Фото из личного архива автора
Вдоль всего канала по его берегу идет бетонка. Мы и поехали по ней, потому что это расстояние значительно короче, чем если бы мы ехали любой из двух других дорог, ведущих к месту назначения в обход пустыни. К тому же те дороги очень насыщены и транспортом, и населенными пунктами, способными затормозить наше движение, а здесь на протяжении всего пути через каждые 20–30 километров попадались лишь небольшие домики станций обслуживания этого канала. Больше нигде не было видно ни души. Лишь один раз где-то на горизонте мелькнула стайка каких-то джейранов или сайгаков. Через несколько часов пути мы въехали на уплотненную грунтовку с гребенкой «смерть амортизаторам», но поскольку дорога была по-прежнему пустая и ровная, машины шли ходко.

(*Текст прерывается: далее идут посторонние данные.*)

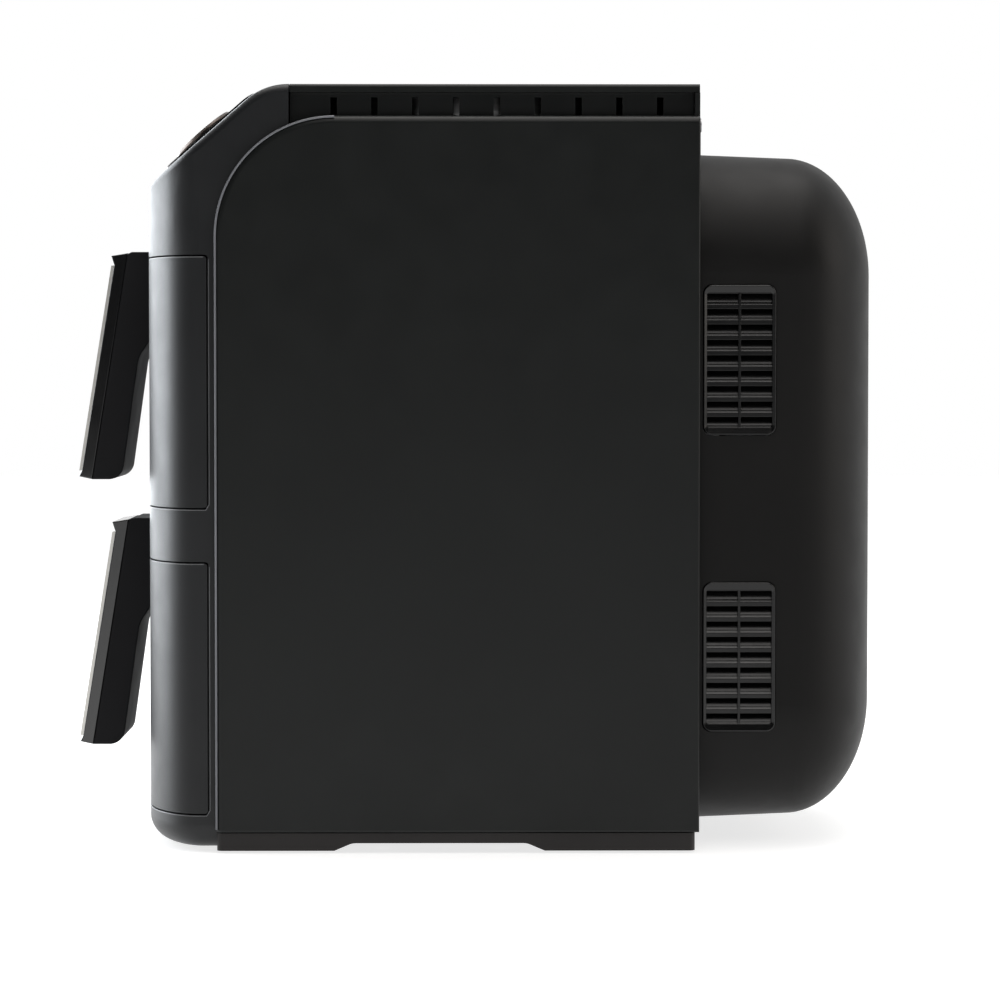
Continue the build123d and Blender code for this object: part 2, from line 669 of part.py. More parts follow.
def meal_rack():
    """Wire rack on splayed legs: each wire is a piece of its own."""
    x = 86.0
    deck = PAN_Z[0] + PAN_WALL + DECK_RISE
    floor = PAN_Z[0] + PAN_WALL + PLATE_RISE + 2 + 0.3 + WIRE_R
    front, rear = -114.0, 74.0
    step = 2 * WIRE_R
    wires = [rod((side * x, front, deck), (side * x, rear, deck), WIRE_R) for side in (-1, 1)]
    count = 13
    for index in range(count):
        y = front + 4 + index * (rear - front - 8) / (count - 1)
        wires.append(rod((-x - 2, y, deck + step), (x + 2, y, deck + step), WIRE_R))
    for top_y, foot_y in ((-72.0, -106.0), (32.0, 66.0)):
        for side in (-1, 1):
            leg = Vector(side * x, top_y, deck) - Vector(side * x, foot_y, floor)
            along = leg.normalized()
            start = Vector(side * x, foot_y, floor) + along * (WIRE_R + 0.4)
            end = Vector(side * x, top_y, deck) - along * (WIRE_R * 1.9)
            wires.append(rod(tuple(start), tuple(end), WIRE_R))
        wires.append(rod((-x - 1, foot_y, floor), (x + 1, foot_y, floor), WIRE_R))
    return Compound(children=wires)


def handle_piece(points, radii, half_x, edge):
    """Piece of a handle from its side outline, given from the drawer's face and the handle's top."""
    outline = rounded_outline([(FRONT_Y + y, HANDLE_TOP_Z + z) for y, z in points], radii)
    piece = side_prism(outline, -half_x, half_x)
    ends = piece.edges().filter_by(lambda e: e.bounding_box().size.X < 0.01)
    return fillet(ends, edge) if edge else piece


def handle_grip():
    """Matte rear half of the handle."""
    points = [(-0.6, 0), (-14.0, 0), (-33.0, -118.7), (-17.6, -118.7), (-8.6, -55), (-0.6, -43)]
    return handle_piece(points, {1: 3.0, 3: 8.0, 4: 15.0}, HANDLE_HALF, 0.8)


def handle_neck(level):
    """Bridge from one handle to its drawer front."""
    low = HANDLE_TOP_Z + HANDLE_LIFTS[level] - 41
    high = DRAWER_Z[1] + LIFTS[level] - 2
    return slab(HANDLE_HALF - 5, FRONT_Y - 2, FRONT_Y, low, high)


def handle_cover():
    """Gloss front half of the handle, with a lip above and below the trim."""
    points = [(-14.1, -0.6), (-22.8, -2.0), (-21.2, -7.0), (-38.4, -114.0), (-40.0, -117.2), (-33.1, -118.7)]
    return handle_piece(points, {}, HANDLE_HALF, 0.6)


def handle_trim():
    """Metal strip set between the cover's lips."""
    points = [(-21.2, -7.0), (-22.8, -7.1), (-40.0, -114.1), (-38.4, -114.0)]
    return handle_piece(points, {}, HANDLE_HALF - 1.0, 0)


# ---------------------------------------------------------------- assembly

def fixed_pieces():
    outer, inner = front_form(0), front_form(WALL)
    panel = side_panel()
    pieces = {
        "front_fascia": front_fascia(outer, inner, front_form(WALL / 2)),
        "side_panel_right": panel,
        "side_panel_left": mirror(panel, about=Plane.YZ),
        "top_cover": top_cover(),
        "base_pan": base_pan(),
        "rubber_feet": rubber_feet(),
        "rear_plate": rear_plate(),
        "rear_housing": rear_housing(),
        "vent_grilles_right": vent_grilles(1),
        "vent_grilles_left": vent_grilles(-1),
        "cord_gland": cord_gland(),
        "case_screws": case_screws(),
        "control_bezel": control_bezel(crowned_form(-1.2), crowned_form(0), crowned_form(2.3)),
        "display_window": display_window(),
        "display_board": display_board(),
        "dial_knob": dial_knob(),
        "dial_shaft": dial_shaft(),
        "power_board": power_board(),
        "cavity_insulation": cavity_insulation(),
        "drawer_rails": drawer_rails(),
        "temperature_probes": temperature_probes(),
        "drawer_switches": drawer_switches(),
    }
    for number, x in enumerate(sorted(key_places()), start=1):
        pieces[f"key_{number}"] = control_key(x)
    return pieces, outer, inner


def repeated_pieces(outer, inner):
    """Pieces that both levels have, by name, each lifted to its level."""
    pieces = {
        "cavity_liner": cavity_liner(),
        "fan_baffle": fan_baffle(),
        "heater_coil": heater_coil(),
        "fan_chamber": fan_chamber(),
        "fan_motor": fan_motor(),
        "impeller": impeller(),
        "fan_shaft": fan_shaft(),
        "cooling_fan": cooling_fan(),
        "drawer_front": drawer_front(outer, inner),
        "drawer_back_panel": drawer_back_panel(),
        "drawer_pan": drawer_pan(),
        "crisper_plate": crisper_plate(),
        "plate_feet": plate_feet(),
        "meal_rack": meal_rack(),
    }
    handles = {"handle_grip": handle_grip(), "handle_cover": handle_cover(), "handle_trim": handle_trim()}
    named = {}
    for level, lift in LIFTS.items():
        for name, part in pieces.items():
            named[f"{level}_{name}"] = Pos(0, 0, lift) * part
        for name, part in handles.items():
            named[f"{level}_{name}"] = Pos(0, 0, HANDLE_LIFTS[level]) * part
        named[f"{level}_handle_grip"] += handle_neck(level)
    return named


def main():
    os.makedirs("parts", exist_ok=True)
    pieces, outer, inner = fixed_pieces()
    pieces.update(repeated_pieces(outer, inner))
    for name, part in pieces.items():
        export_step(part, f"parts/{name}.step")


main()
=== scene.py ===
import json
from math import cos, pi, radians, sin

import bmesh
import bpy
from mathutils import Matrix, Vector


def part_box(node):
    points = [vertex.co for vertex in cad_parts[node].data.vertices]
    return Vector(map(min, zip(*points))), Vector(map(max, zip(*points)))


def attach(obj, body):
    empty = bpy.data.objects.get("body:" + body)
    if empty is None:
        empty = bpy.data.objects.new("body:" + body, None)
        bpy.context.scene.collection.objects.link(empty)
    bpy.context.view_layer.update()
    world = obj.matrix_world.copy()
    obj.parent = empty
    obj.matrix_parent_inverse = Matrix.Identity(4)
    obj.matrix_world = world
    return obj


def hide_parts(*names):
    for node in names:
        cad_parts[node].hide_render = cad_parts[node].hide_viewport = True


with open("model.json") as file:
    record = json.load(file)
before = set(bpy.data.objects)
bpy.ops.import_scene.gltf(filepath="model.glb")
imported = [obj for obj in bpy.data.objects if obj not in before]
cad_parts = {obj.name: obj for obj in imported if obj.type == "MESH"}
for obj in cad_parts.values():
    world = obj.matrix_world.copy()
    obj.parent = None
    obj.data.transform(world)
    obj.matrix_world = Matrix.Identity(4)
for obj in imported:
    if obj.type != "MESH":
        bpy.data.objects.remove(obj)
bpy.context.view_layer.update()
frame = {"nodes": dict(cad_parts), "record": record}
MM = 0.001
LEVELS = ("lower", "upper")
SIDES = {"right": 1, "left": -1}


# ---------------------------------------------------------------- materials

class Surface:
    """A Principled material whose colour, roughness and relief come from procedural textures."""

    def __init__(self, name, rough, metal=0.0, spec=0.5, coat=0.0, coat_rough=0.05):
        self.mat = bpy.data.materials.new(name)
        self.mat.use_nodes = True
        self.tree = self.mat.node_tree
        self.tree.nodes.clear()
        self.shader = self.add("ShaderNodeBsdfPrincipled")
        output = self.add("ShaderNodeOutputMaterial")
        self.link(self.shader.outputs["BSDF"], output.inputs["Surface"])
        self.shader.inputs["Roughness"].default_value = rough
        self.shader.inputs["Metallic"].default_value = metal
        self.shader.inputs["Specular IOR Level"].default_value = spec
        self.shader.inputs["Coat Weight"].default_value = coat
        self.shader.inputs["Coat Roughness"].default_value = coat_rough
        self.coords = self.add("ShaderNodeTexCoord").outputs["Object"]

    def add(self, kind):
        return self.tree.nodes.new(kind)

    def link(self, source, target):
        self.tree.links.new(source, target)

    def noise(self, scale, detail=3.0, stretch=(1, 1, 1)):
        coords = self.coords
        if stretch != (1, 1, 1):
            mapping = self.add("ShaderNodeMapping")
            mapping.inputs["Scale"].default_value = stretch
            self.link(coords, mapping.inputs["Vector"])
            coords = mapping.outputs["Vector"]
        node = self.add("ShaderNodeTexNoise")
        node.inputs["Scale"].default_value = scale
        node.inputs["Detail"].default_value = detail
        self.link(coords, node.inputs["Vector"])
        return node.outputs["Fac"]

    def colour(self, low, high, factor, start=0.35, end=0.65):
        """Base colour that runs from low to high as factor goes from start to end."""
        ramp = self.add("ShaderNodeValToRGB")
        ramp.color_ramp.elements[0].position = start
        ramp.color_ramp.elements[1].position = end
        ramp.color_ramp.elements[0].color = (*low, 1)
        ramp.color_ramp.elements[1].color = (*high, 1)
        self.link(factor, ramp.inputs["Fac"])
        self.link(ramp.outputs["Color"], self.shader.inputs["Base Color"])
        return self

    def roughness(self, low, high, factor, start=0.3, end=0.7):
        span = self.add("ShaderNodeMapRange")
        span.inputs["From Min"].default_value = start
        span.inputs["From Max"].default_value = end
        span.inputs["To Min"].default_value = low
        span.inputs["To Max"].default_value = high
        self.link(factor, span.inputs["Value"])
        self.link(span.outputs["Result"], self.shader.inputs["Roughness"])
        return self

    def relief(self, factor, strength, depth=0.0002):
        bump = self.add("ShaderNodeBump")
        bump.inputs["Strength"].default_value = strength
        bump.inputs["Distance"].default_value = depth
        self.link(factor, bump.inputs["Height"])
        self.link(bump.outputs["Normal"], self.shader.inputs["Normal"])
        return self


def moulded(name, colour, rough, grain=0.12, scale=1500.0, spec=0.5, tint=0.10):
    """Injection-moulded plastic: fine spark-eroded grain, faint cloudiness and uneven sheen."""
    surface = Surface(name, rough, spec=spec)
    low = [c * (1 - tint) for c in colour]
    high = [c * (1 + tint) for c in colour]
    surface.colour(low, high, surface.noise(14.0, 4.0))
    surface.roughness(rough - 0.03, rough + 0.04, surface.noise(55.0, 5.0))
    return surface.relief(surface.noise(scale, 2.0), grain, 0.00015).mat


def glossy(name, colour, rough=0.08):
    """Polished black plastic with faint orange peel and handling haze."""
    surface = Surface(name, rough, spec=0.5, coat=0.6, coat_rough=0.03)
    surface.colour([c * 0.85 for c in colour], [c * 1.15 for c in colour], surface.noise(20.0))
    surface.roughness(rough, rough + 0.07, surface.noise(35.0, 6.0))
    return surface.relief(surface.noise(160.0, 1.0), 0.02, 0.0001).mat


def brushed(name, colour, rough, stretch=(1, 1, 1), scale=500.0, grain=0.10):
    """Brushed metal with its lines along the axis of the smallest stretch."""
    surface = Surface(name, rough, metal=1.0)
    lines = surface.noise(scale, 4.0, stretch)
    surface.colour([c * 0.86 for c in colour], colour, lines, 0.3, 0.7)
    surface.roughness(rough - 0.05, rough + 0.08, lines)
    return surface.relief(lines, grain, 0.00008).mat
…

После двенадцати пополудни желудки стали напоминать, что пора бы уже и подкормиться, но, как оказалось, питания в пути не предполагалось, так как никаких жилых пунктов на ближайшем расстоянии не было. Опять проблемы с организацией в съемочной группе: если ж вы знали, что мы поедем на такое расстояние, порядка 700 километров по сплошной пустыне Джунгарской впадины, то надо было хотя бы предупредить людей об этом заранее. Мало того, что об этом не знали мы, иностранцы, но об этом, похоже не были осведомлены даже сами работники съемочной группы, поэтому мне пришлось поделиться с экипажем своей машины теми пакетами молока, которое случайно оказалось в моей объемистой сумке.